1000 SUB SETCMD(N) @ DIM S$[6*N]
1010 DEF FNR$(S$)=S$[5]&S$[4,4]&S$[3,3]&S$[2,2]&S$[1,1]
1020 A=HTD(FNR$(PEEK$("2F576",5)))
1030 FOR I=1 TO N @ S$=S$&"000300" @ NEXT I
1040 E$=FNR$(DTH$(A+6*N)) @ POKE "2F580",E$&E$&E$
1050 POKE DTH$(A),S$ @ POKE "2F976",DTH$(N-1)[5]
1060 END SUB

Notes:

  • The line numbers are arbitrary, you can change them
    to whatever suits you

  • The parameter must be an integer from 1 to 15, to set a command stack depth of from 1 to 15 entries. The subprogram does no range checking at all on this parameter, so you must ensure that you pass a correct value, else you risk corrupting memory and/or system addresses and pointers.

  • This subprogram uses POKE to alter system addresses and pointers, which is inherently dangerous, so make extra-sure that you key in the subprogram exactly as shown, do not confuse the letter "S" with the number "5", do not enter the wrong hex addresses, etc.
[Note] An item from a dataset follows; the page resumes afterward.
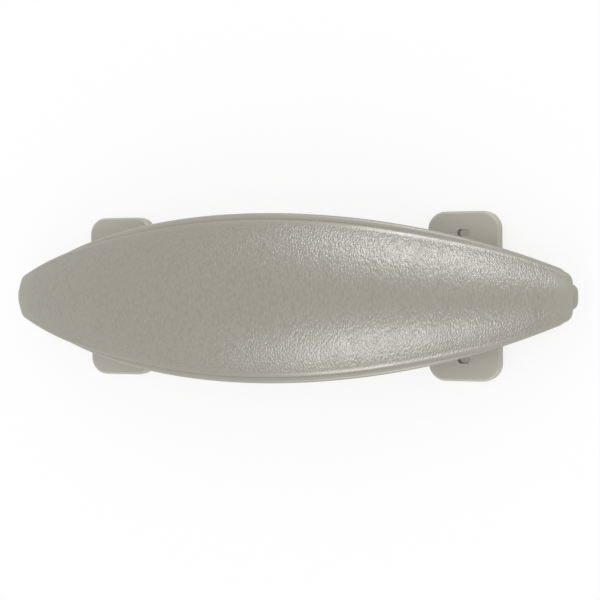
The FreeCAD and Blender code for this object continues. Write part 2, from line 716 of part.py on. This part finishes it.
ends = build_grip()
helpers = []
for side, word in ((1, "right"), (-1, "left")):
    helpers.append(build_foot(side, word, ends))
    build_cup(side, word)
    build_stud(side, word)
    build_pin(side, word)
    build_washer(side, word)
    helpers.append(build_lever(side, word))
    build_lever_pad(side, word)
    build_spring(side, word)
doc.recompute()

for item in doc.Objects:
    assert "Invalid" not in item.State and "Error" not in item.State, f"{item.Label} failed"

os.makedirs("parts", exist_ok=True)
for item in doc.Objects:
    whole = item.TypeId == "PartDesign::Body" or item.TypeId == "Part::Feature"
    if not whole or item in helpers:
        continue
    shape = item.Shape
    assert not shape.isNull() and shape.isValid(), f"{item.Label} has no valid shape"
    assert all(s.isValid() and s.Volume > 0 for s in shape.Solids) and shape.Solids, item.Label
    shape.exportStep(os.path.join("parts", f"{item.Label}.step"))
    print(item.Label, len(shape.Solids), "solids", round(shape.Volume, 1), "mm3")
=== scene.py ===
"""Looks of the arched suction grab bar: a grained soft grip on two slotted feet."""
import bpy
import math
from mathutils import Euler, Matrix, Vector


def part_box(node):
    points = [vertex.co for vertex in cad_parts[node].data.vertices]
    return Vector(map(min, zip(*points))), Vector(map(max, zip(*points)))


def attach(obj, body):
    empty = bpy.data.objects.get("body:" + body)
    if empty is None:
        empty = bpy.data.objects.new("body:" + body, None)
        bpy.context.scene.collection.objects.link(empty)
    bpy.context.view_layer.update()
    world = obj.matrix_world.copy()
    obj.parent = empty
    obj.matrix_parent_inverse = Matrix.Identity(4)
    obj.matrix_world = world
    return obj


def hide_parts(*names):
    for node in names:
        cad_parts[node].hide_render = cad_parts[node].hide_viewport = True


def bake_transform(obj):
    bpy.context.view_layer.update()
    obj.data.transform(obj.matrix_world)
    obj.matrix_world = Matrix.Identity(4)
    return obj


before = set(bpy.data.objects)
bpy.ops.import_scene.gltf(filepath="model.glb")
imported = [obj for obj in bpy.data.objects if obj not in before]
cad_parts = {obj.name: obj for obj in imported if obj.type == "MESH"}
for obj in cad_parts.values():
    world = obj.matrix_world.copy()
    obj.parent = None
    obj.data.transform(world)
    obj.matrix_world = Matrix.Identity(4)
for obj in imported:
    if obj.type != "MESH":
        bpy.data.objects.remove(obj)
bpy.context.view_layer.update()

MM = 0.001

# sizes that the grip's soft parts follow, in millimetres
ARCH_SPAN = 294.8
ARCH_RISE = 38.5
RIM_END_HEIGHT = 14.7
RIM_HALF_WIDTH = 42.1
RIM_THICKNESS = 3.4
TAPER_SQUARE = 0.62
TAPER_FOURTH = 0.08
SKIN_INSET = 3.1
SKIN_END_INSET = 0.9
SKIN_SHOULDER = 1.9
CROWN_RATIO = 0.30
NOSE_OVERHANG = 2.8
NOSE_RISE = 5.0
NOSE_NARROWING = 1.0
SKIN_SOFT_EDGE = 2.6               # rounding between the skin's side and its crown
SKIN_CORNER = 2.6                  # corners of the skin's blunt ends, in plan
NOSE_STEP_IN = 4.4                 # the nose is this much narrower than the blunt end
NOSE_ROUNDING = 1.8
RIM_CORNER = 3.4
RIM_TOP_SOFT = 1.5
RIM_LOW_SOFT = 1.0
HALF_SPAN = ARCH_SPAN / 2
ARCH_RADIUS = (HALF_SPAN ** 2 + ARCH_RISE ** 2) / (2 * ARCH_RISE)
ARCH_CENTRE = RIM_END_HEIGHT + ARCH_RISE - ARCH_RADIUS
RIM_END_ANGLE = math.asin(HALF_SPAN / ARCH_RADIUS)
FOOT_AXIS = 95.0
SLOT_ACROSS = 31.8

SMOOTH_ANGLE = math.radians(40)


# ------------------------------------------------------------------ materials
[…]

Else, you risk corrupting memory.
    Also, although execution is very fast, do not interrupt or abort the subprogram midway, lest the system becomes unstable.

  • I would suggest that you back up important data in your machine before running this subprogram, just in case there's some typo or Murphy does his thing. Needless to say, you use it at your own risk, I can't take any responsibilities.

  • Call it like this: CALL SETCMD(10), to configure a 10-level command stack. Upon execution, the newly configured command stack will be empty.

  • Though theoretically you could specify a 16-level stack, the 71B operating system has a bug which makes using that depth unreliable. Stick to values from 1 to 15, 10 seems optimal to me.